Jones was less grandiose.

“Of course I think that, but my goal is to get my foot in the door and let my preparation and leadership take it from there,” Jones said. “The opportunity definitely is more important than being any pick.”

It may have been hard to peg at the time, but Miller’s conversion from quarterback to wide receiver was a blessing in disguise. He was always an athletic quarterback, and has found a home catching passes. While he had only 25 receptions for 340 yards and three touchdowns as a senior, Miller showed flashes during the season and then turned heads at the Senior Bowl.

“I love his tape, I love what I saw at the Senior Bowl, I really like everything about this kid,” said NFL Network draft analyst Mike Mayock. “But I think the first round is a little bit of a reach. I think as good as he looked at the Senior Bowl, he’s still very raw at running routes. He takes too long getting off press (coverage).
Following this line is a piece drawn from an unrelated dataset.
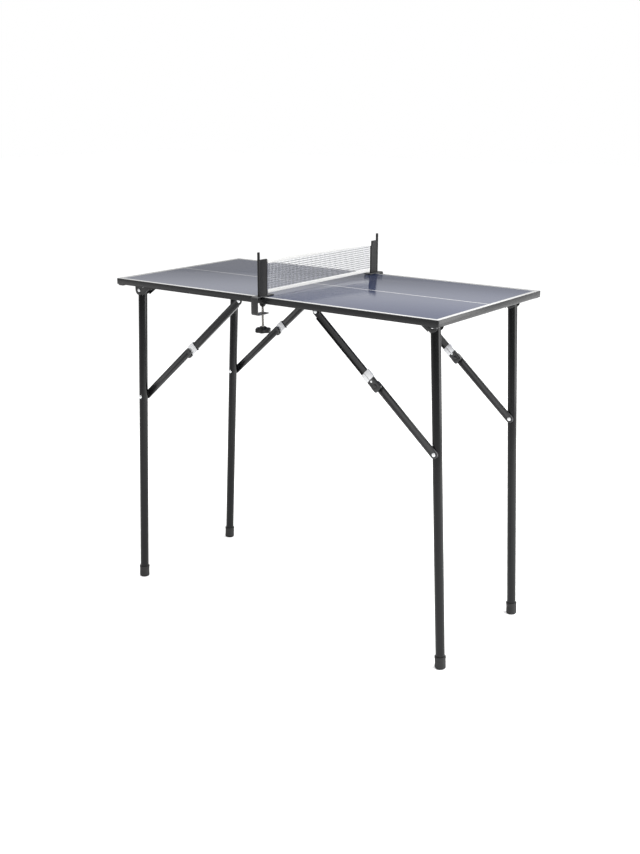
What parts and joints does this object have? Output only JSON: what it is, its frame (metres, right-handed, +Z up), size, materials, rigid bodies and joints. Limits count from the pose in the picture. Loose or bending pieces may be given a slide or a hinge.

There are some things he’s got to learn how to do.

“Having said that, I think his skill-set is awesome. He’s probably going to run 4.4 (seconds in the 40-yard dash), he’s quick, he’s fast, he’s tough, he’s really competitive. So I think it’s just a developmental timeline for him to be productive, and I think he’s going to go in the second round.”

Jones, meanwhile, was inconsistent during the 2015 season and eventually benched in favor of Barrett. He’s the rare backup quarterback invited to the combine -- which tells of his tools -- but there’s no question his stock has slipped. Mayock grouped Jones with Penn State’s Christian Hackenberg as his two “wild cards” at quarterback.

“Both have a ton of talent,” Mayock said. “Big, good-looking kids, but their tape is poor. From a skills perspective they have starter tools, but their tape is poor.”

Jones said he doesn’t regret skipping last year’s draft, when he would have been a higher selection. Jones’ body of work was only three starts at that point, and he said the experience gained over this season – while potentially costing him a ton of money – was a net benefit.

“That year helped me with a little more maturity, being faced with different obstacles during the season,” Jones said. “I think this year going back to school definitely did me well.”

“I don’t want a job,” Jones added. “I want a career.”

Miller was asked earlier this week if he could challenge the 40-yard dash record of 4.24 seconds set by Cardinals running back Chris Johnson during his combine in 2008. Anyone who bests it gets $1 million from adidas.

“I don’t know,” Miller said. “That’s blazing. I just want to run as fast as possible.”

On Sunday, Miller clocked in with unoffical times of 4.50 and 4.55 seconds, slower than most thought he would run. It's hard to know if it will affect his stock, but Miller surely was hoping for a better result.

Jones had a solid showing with 4.83 seconds unofficially in his first 40, but then pulled a hamstring in the second attempt and won't be able to do any more of the drills.

For Miller and Jones, the ups and downs continue. Both believe the high points are indicative of their true abilities, but it's in the hands of NFL teams now.

"I think I'm ready for that level," Jones said. "Only time will tell."